7 South African Infantry Battalion is a motorised infantry unit of the South African Army.

History

Origin
1973: 7 SAI was established on 1 October, at Bourke's Luck, Eastern Transvaal (Mpumalanga) by Commandant Eddie Webb. 
1974:The first national servicemen began training in 1974.

1980: 7 SAI is relocated to Phalaborwa.

Angola Bush War Deployment
1983: The July intake's training phase was shortened to accommodate a need to deploy a company for Operation Askari and Sector 10. This company would deploy with 101 Battalion in a reaction force role.

1984: a Company was stationed at Rundu for reaction force duties under the command of 202 Battalion for 6 months, whereafter they were posted to Nepara for a further 6-month deployment. After a period of leave they were posted back to Nepara for a third time, spending their 40 celebration on the 17/30 cutline in a fox camp (BF). Members of this company eventually joined the 905/6 reaction force duties. Bravo company was also involved in operations to capture SWAPO radio operators using two modified Ratel's fitted with radio direction-finding equipment named Pointer and Spotter.

1987: August intake of 7 SAI's Alpha Company, was deployed to the operational area of Cuito Cuanavale, Angola in 1988 under the command of a Captain G.P. Butler.  Alpha Company consisted of five infantry platoons as well as an  mortar platoon and was deployed to the eastern side of the Cuito river (a tributary of the Okavango River) for a period of 1 month.  During its time of deployment, various platoons were allocated as mechanised infantry (in Ratels) while the remainder formed a base camp sending out roving patrols in the area.

After a month of deployment in Angola, the peace accords were signed and Alpha Company returned to a base camp in Rundu, South West Africa.

South West Africa / Namibia
1989: during the UNTAG deployment in South West Africa/Namibia, Alpha Company provided base defence for the town of Oshakati with some of its platoons participating in the various counter insurgency operations against the PLAN infiltration that occurred during this time.

Post Apartheid
7 SAI changed from a training unit to a rear area protection unit when 113 Battalion became part of the unit. 
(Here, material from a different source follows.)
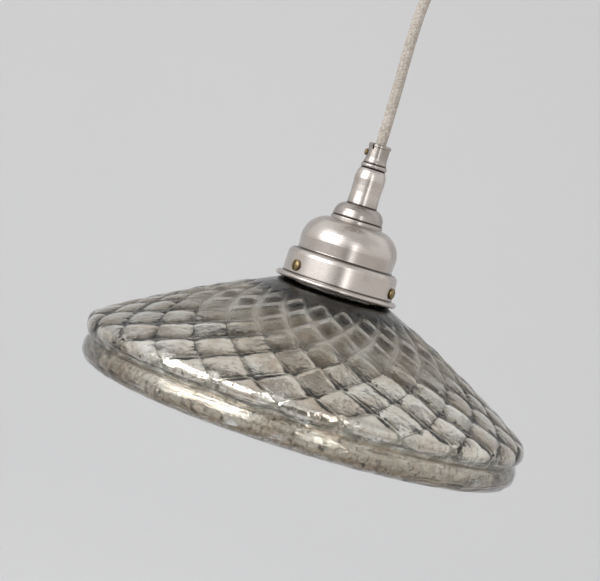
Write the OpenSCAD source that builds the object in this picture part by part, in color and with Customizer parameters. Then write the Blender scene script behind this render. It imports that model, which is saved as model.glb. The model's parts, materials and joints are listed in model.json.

1994: 7 SAI became part of the Rapid Deployment Force during November.

Lesotho intervention
1998: 7 SAI took part in Operation Boleas in Lesotho to restore order after an army coup.

Burundi
2002: 7 SAI took part in the UN/AU peace mission, Operation Fibre to restore stability in Burundi.

Under the Infantry Formation
2002: 7 SAI was placed under the command of the South African Army Infantry Formation as a motorised infantry unit.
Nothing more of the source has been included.